The Berkeley College Republicans held an “affirmative action” bake sale Wednesday on Sproul Plaza, charging customers different prices based on their race.
A white person paid $1.50 for a chocolate chip cookie, a Mexican-American paid 74 cents and black person paid a quarter.
The goal, the students said, was to highlight the inherent unfairness of using race preferences in admissions or hiring.
The issue has been gaining attention on campuses nationwide as the U.S. Supreme Court prepares to consider next month the race-conscious admissions policies at the University of Michigan.
“It’s a visual argument for how affirmative action works on an everyday basis,” said Andrea Irvin, a member of the Berkeley College Republicans. “It shows the ridiculousness of the program.”
Within minutes of setting up their display on Sproul Plaza, other students began challenging that perspective.
Arguments, both heated and civil, continued for hours.

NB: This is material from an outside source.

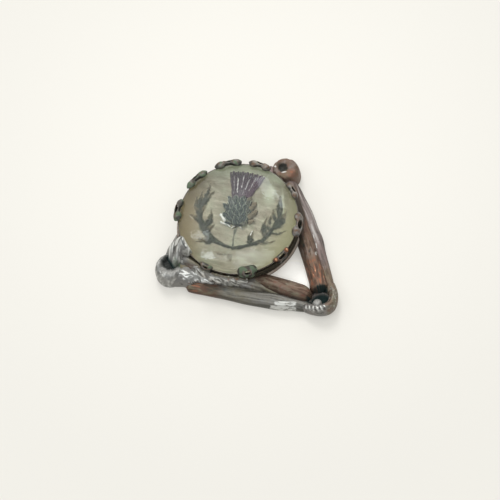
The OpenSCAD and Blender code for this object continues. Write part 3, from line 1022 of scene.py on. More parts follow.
# Tabs: angle round the cup in degrees, push outwards, offset of its lobes, their radius, share of its reach
# over the stone, bulge of its lobes, and its looks: copper, green, pale, dark. Dark is painted shade, and
# pale is painted highlight on a tab's rim and lobes
TABS = (
    (7.5, 0.1, 1.55, 1.1, 1.0, 0.2, 0.12, 0.0, 0.1, 0.0),
    (44, -0.05, 1.2, 0.85, 0.9, 0.1, 0.1, 0.0, 0.4, 0.1),
    (86, 0.0, 1.3, 1.1, 1.0, 0.2, 0.0, 0.4, 0.5, 0.15),
    (116.6, 0.05, 1.6, 1.2, 1.0, 0.25, 0.0, 0.6, 0.35, 0.25),
    (151.2, 0.05, 1.55, 1.15, 1.0, 0.2, 0.0, 0.8, 0.0, 0.4),
    (187.6, 0.0, 1.45, 1.1, 1.0, 0.2, 0.0, 0.7, 0.0, 0.5),
    (257, -0.15, 0.85, 0.58, 0.8, 0.15, 0.0, 0.5, 0.3, 0.3),
    (297, -0.05, 0.7, 1.28, 1.15, 0.05, 0.15, 0.95, 0.0, 0.7),
    (332.4, 0.0, 1.45, 0.62, 0.75, 0.5, 1.3, 0.15, 0.0, 0.45),
)
TAB_TURNS, TAB_RINGS = 96, 18
# Half sizes of the eyelet of a tab whose lobes have the offset below. Height of the lobes' middles above the
# eyelet's, and half width, foot and top of the neck
EYELET = (0.75, 0.42)
EYELET_OFFSET = 1.3
LOBE_Y = 0.25
NECK_HALF, NECK_FOOT, NECK_TOP = 1.1, -2.2, 0.85


def tab_outline(turn, offset, lobe):
    """Distance from the eyelet's middle to a tab's edge in each direction: two lobes and a neck."""
    c, s = np.cos(turn), np.sin(turn)
    reach = np.zeros_like(turn)
    for x in (-offset, offset):
        along = x * c + LOBE_Y * s
        apart = lobe**2 - (x**2 + LOBE_Y**2 - along**2)
        reach = np.maximum(reach, np.where(apart > 0, along + np.sqrt(np.maximum(apart, 0)), 0))
    side = NECK_HALF / np.maximum(np.abs(c), 1e-6)
    ends = np.where(s < 0, NECK_FOOT / np.minimum(s, -1e-6), NECK_TOP / np.maximum(s, 1e-6))
    return np.maximum(reach, np.minimum(side, ends))


def tab(row, sizes):
    """One curled tab with its eyelet as a heap."""
    angle, push, offset, lobe, over, swell, copper, green, pale, dark = row
    turn = circle(TAB_TURNS)
    c, s = np.cos(turn), np.sin(turn)
    k = np.linspace(0, 1, TAB_RINGS)[:, None]
    wide = max(offset / EYELET_OFFSET, 0.75)
    hole_x, hole_y = wide * EYELET[0] * c, wide * EYELET[1] * s
    edge = tab_outline(turn, offset, lobe) * (1 + 0.1 * rough(c * 2, s * 2, seed=angle))
    edge_x, edge_y = edge * c, edge * s
    x = hole_x + k * (edge_x - hole_x)
    y = hole_y + k * (edge_y - hole_y)
    y = np.where(y > 0, y * over, y)
    rim = np.exp(-((k * np.hypot(edge_x - hole_x, edge_y - hole_y)) / 0.25) ** 2)
    swollen = np.exp(-(((np.abs(x) - offset) / (0.6 * lobe)) ** 2 + ((y - LOBE_Y) / (0.65 * lobe)) ** 2))
    droop = -0.25 * ramp(k, 0.55, 1.0) * ramp(y, -1.2, 0.2)
    dent = rough(x * 1.3, y * 1.3, seed=angle)
    lift = 0.12 * rim + swell * swollen + droop + 0.12 * dent
    half = sizes.tab_thickness / 2 * np.sqrt(np.clip(1 - (2 * k - 1) ** 6, 0.05, 1))

    def surface(side):
        """The tab's outer surface for 1 and its inner surface for -1."""
        bend = EYELET_AT + y / CURL_R
        r = CURL_R + lift + side * half
        return round_cup(
            CURL_X + push + r * np.cos(bend), math.radians(angle) + x / WALL_R, CURL_Z + r * np.sin(bend))

    outer, inner = surface(1), surface(-1)
    loop = np.concatenate([outer, inner[::-1], outer[:1]])
    points, faces = skin(loop, capped=False)
    looks = {
        # Painted highlight on the rim and the lobes from pale, and painted shade from dark
        "relief": np.clip(0.35 + 0.35 * rim + 0.5 * swollen - 0.5 * dark + 0.4 * dent, 0, 1),
        "pale": pale * (0.2 + 0.8 * rim + 0.6 * swollen),
        "copper": copper * (swollen if copper > 1 else 1 + 0 * swollen),
        "green": green * (0.6 + 1.8 * dent),
    }
    masks = {name: np.concatenate([value, 0 * value, value[:1]]).ravel() for name, value in looks.items()}
    return Heap().add(points, faces, recess=0.3 * dark, **masks)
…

“I’m interested in your flattening out of a complicated argument,” junior Patrick Conner said to students standing behind the Republican table. “I find it extremely irritating, insulting and rather naive. I suggest you study history more.”
In one exchange among students Wednesday, Kelly Coyne, of the Berkeley College Republicans, called affirmative action a Band-Aid for a problem rooted in a broken public education system that needs fixing.
“I guess my question to you is: How are we going to address our unfair society?” responded Don Hughes, a Berkeley resident. “If you go to a school where most of the students are black, you can be pretty sure that school will have less money than a school that is white.”
One Berkeley student, freshman Tracy Ross, protested the Republicans display with a sign that read, “free cookies for athletes,” and “free cookies for legacy students,” a reference to those whose parents attended Cal.
“If we’re going to talk about one form of affirmative action, we should talk about a few other forms that exist,” she said.
Not all students engaged in the debate, which at times involved a big knot of people clogging up Sproul. One onlooker, craning to see what was going on, quipped to a friend, “Oh, it’s that black-white thing,” and walked away.